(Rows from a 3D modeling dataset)
□ □ □ □ □
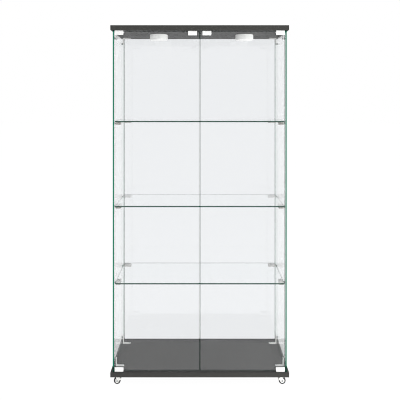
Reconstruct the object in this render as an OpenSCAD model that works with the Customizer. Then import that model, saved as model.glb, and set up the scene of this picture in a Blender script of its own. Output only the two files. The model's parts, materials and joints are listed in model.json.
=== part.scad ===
// Glass display case on casters: two boards, a frameless glass box with three
// glass shelves, a pair of pivoted glass doors that each have a magnetic push
// catch, and two round push lights under the top board.
// Millimetres, +Z up, the doors face -Y, the origin is on the floor under the
// middle of the case.

/* [Case] */
// Width of the top and bottom boards
board_w = 805; // [700:5:1000]
// Depth of the boards, front to back
board_d = 365; // [340:5:450]
// Thickness of each board
board_t = 22; // [18:1:30]
// Height from the floor to the top of the case
case_h = 1630; // [1450:10:1900]
// Eased edge of the boards
board_ease = 1; // [0.5:0.1:2]

/* [Glass] */
// Thickness of every pane and shelf
glass_t = 6; // [5:0.5:8]
// Arris ground along every glass edge
arris = 1; // [0.3:0.1:1.5]
// Overhang of the boards outside each side pane
side_overhang = 10.5; // [7:0.5:16]
// Side panes behind the front edge of the boards
side_setback = 3; // [2:0.5:5]
// Back pane in front of the back edge of the boards
back_setback = 12; // [8:1:20]
// Depth of the two grooves that hold the back pane
groove_depth = 5; // [3:0.5:8]
// Gap between the back pane and each side pane
back_side_gap = 1; // [0.5:0.5:3]
// Diameter of the bolt holes through the side panes
glass_hole_d = 8; // [7:0.5:10]

/* [Doors] */
// Doors behind the front edge of the boards
door_setback = 10; // [9:0.5:14]
// Gap between the two doors
door_gap = 3; // [2:0.5:6]
// Gap above and below each door
door_end_gap = 5; // [4:0.5:8]
// Gap between a door and its side pane
door_side_gap = 2; // [1.5:0.5:4]

/* [Hinges] */
// Length of a hinge clamp along the door
clamp_w = 40; // [32:1:50]
// Height of a hinge clamp
clamp_h = 20; // [16:1:26]
// Jaw of the clamp in front of the glass
clamp_front_t = 4.2; // [3:0.1:6]
// Jaw of the clamp behind the glass
clamp_back_t = 5.2; // [4:0.1:7]
// Height of the jaw behind the glass, which holds the set screws
clamp_back_h = 12; // [11:0.5:16]
// Gap between a clamp and its side pane
clamp_side_gap = 1.5; // [1:0.1:3]
// Gap between a clamp and its board
clamp_board_gap = 0.8; // [0.8:0.1:1.5]
// Pivot axis from the outer end of the clamp
pivot_inset = 10; // [9:0.5:11]
// Diameter of the pivot pins
pin_d = 6; // [4:0.5:7]
// Length of a pin inside its bush
pin_engage = 8; // [6:0.5:10]
// Outer diameter of the bushes let into the boards
bush_d = 10; // [9:0.5:12]
// Soft liner between the glass and a clamp
liner_t = 0.8; // [0.5:0.1:1]
// Diameter of the set screws in the clamps and strike clips
set_screw_d = 4; // [3:0.5:5]

/* [Shelves] */
// Height of the top of the lower shelf above the floor
lower_shelf_z = 462; // [400:1:500]
// Height of the top of the middle shelf above the floor
middle_shelf_z = 812.5; // [700:0.5:900]
// Height of the top of the upper shelf above the floor
upper_shelf_z = 1198.5; // [1050:0.5:1250]
// Shelf front edge behind the front edge of the boards
shelf_setback = 25; // [25:1:40]
// Gap between a shelf and each side pane
shelf_side_gap = 1.5; // [1:0.5:3]
// Gap between a shelf and the back pane
shelf_back_gap = 1; // [0.5:0.5:3]
// Long side of a shelf support
support_l = 38; // [30:1:50]
// Short side of a shelf support
support_w = 22; // [18:1:30]
// Height of a shelf support
support_h = 12; // [11:0.5:16]
// Front shelf supports behind the front edge of the boards
support_setback = 60; // [45:1:80]

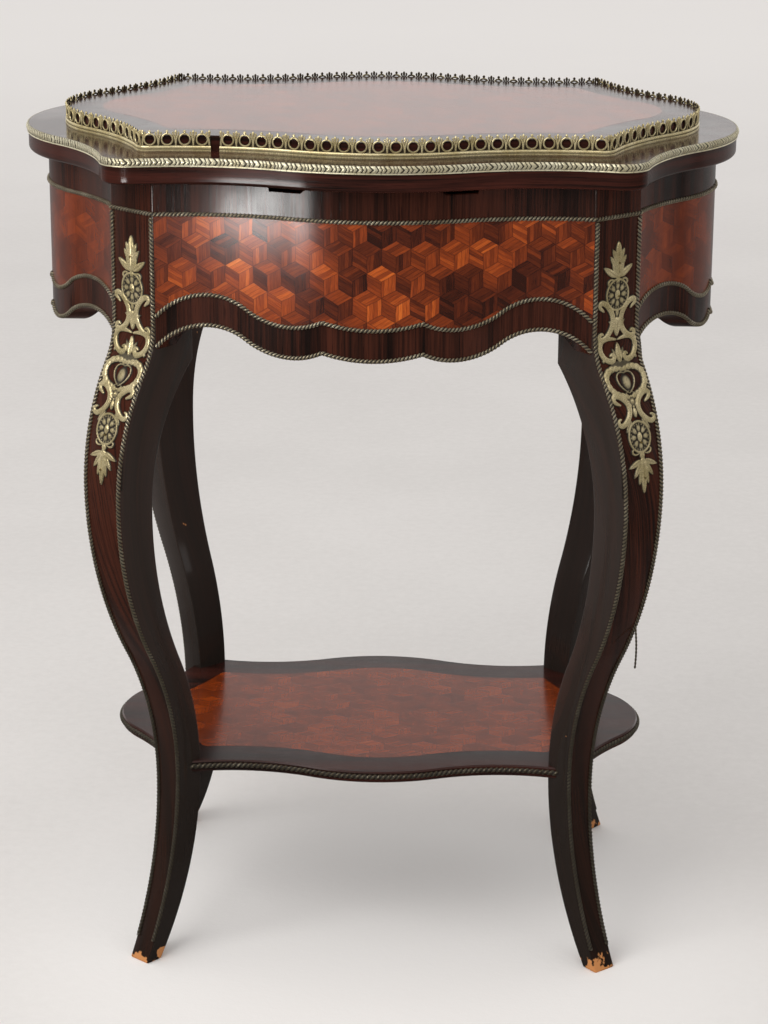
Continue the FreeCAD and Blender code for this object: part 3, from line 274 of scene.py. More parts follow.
□ □ □ □ □
Given exercise:
Copy each line that holds the word "scene".

Correct answer:
Reconstruct the object in this render as an OpenSCAD model that works with the Customizer. Then import that model, saved as model.glb, and set up the scene of this picture in a Blender script of its own. Output only the two files. The model's parts, materials and joints are listed in model.json.
Continue the FreeCAD and Blender code for this object: part 3, from line 274 of scene.py. More parts follow.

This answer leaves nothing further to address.